I have made natural history videos for decades, always to share, always for the common good. The recording equipment has become much more sophisticated, much higher in resolution, and lighter (a big deal for an old man like myself). Even the tripods are much lighter. And the editing, well let me tell you, the days of starting one dissolve and going to breakfast, coming back to watch it finish up, and then to decide that it really doesn’t work are history. Now a dissolve happens as fast as a keystroke.

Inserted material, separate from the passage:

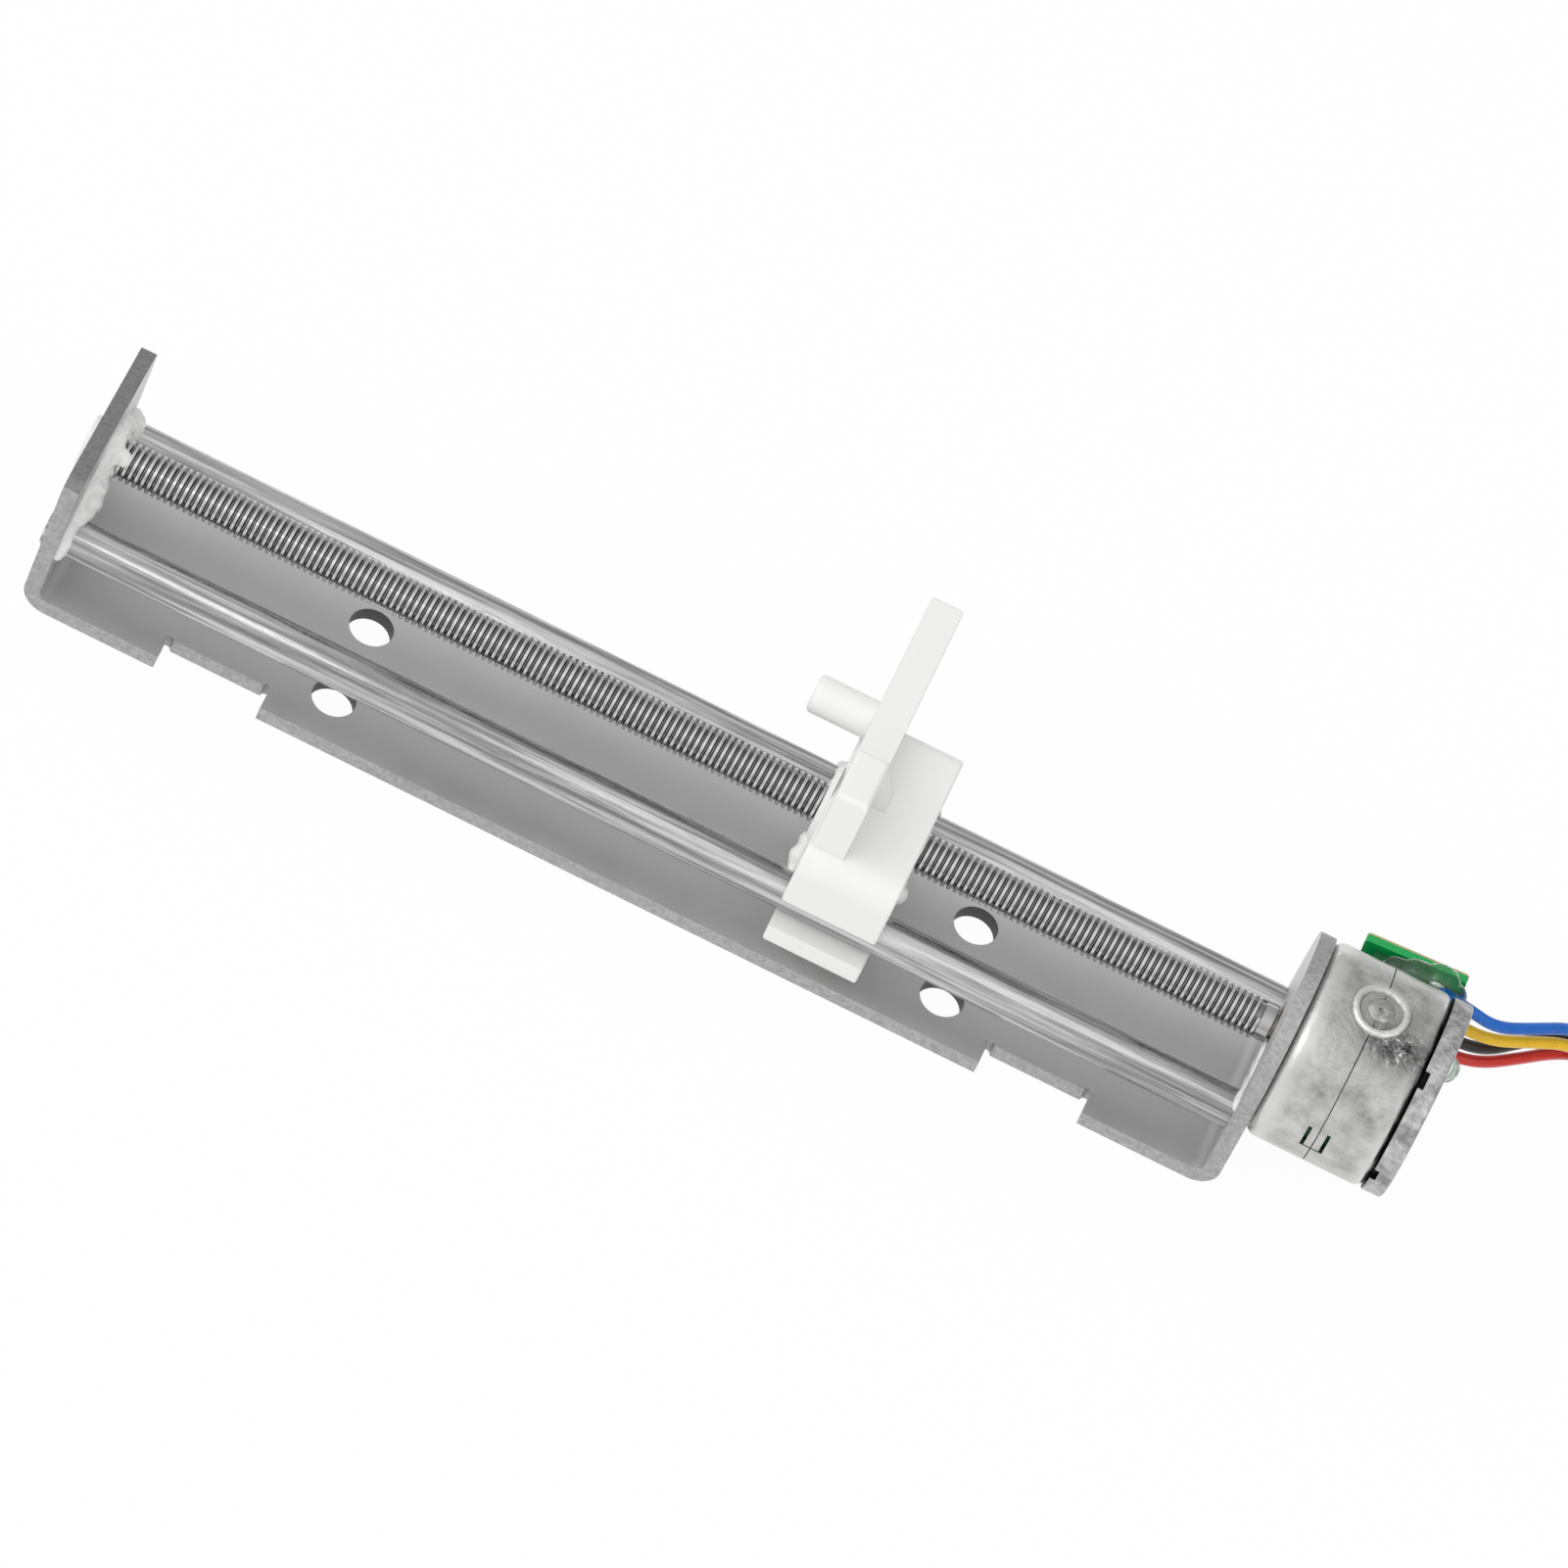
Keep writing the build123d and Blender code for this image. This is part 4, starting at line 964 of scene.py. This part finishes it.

Harley Shaw is retired. He now works full time but is no longer paid for his efforts - that is the definition of retired. When he had a day job he conducted research projects on various fauna in Arizona as part of his career with the Arizona Department of Game and Fish. More than a decade of that career was spent on Mountain Lion research. He is renowned for that work and for the numerous books on natural history which he has written. A few years ago, he and I made “Dogs and Lions”, a video about his
time doing Mountain Lion research. Now he is focusing on fauna of a different size, specifically - cottontails, even more specifically, their role in the predator-prey cycle. His primary equipment in this effort is a beagle named Toasty. That equipment melds perfectly with the curiosity that flows through Harley’s head. It is interesting stuff, and I have walked the foothills east of Hillsboro on several early morning outings watching Toasty trail bunnies, watching Harley watch Toasty (photo below).
At some point Harley’s thinking about the predator-prey issues east of Hillsboro matured to the point that he asked if we might do another video.
We started in March 2020 and over several weeks spent a great deal of time recording raw video. Harley recorded a narration track and I did an initial edit. That first edit was as I put it “a lot of dog barking and sniffing”.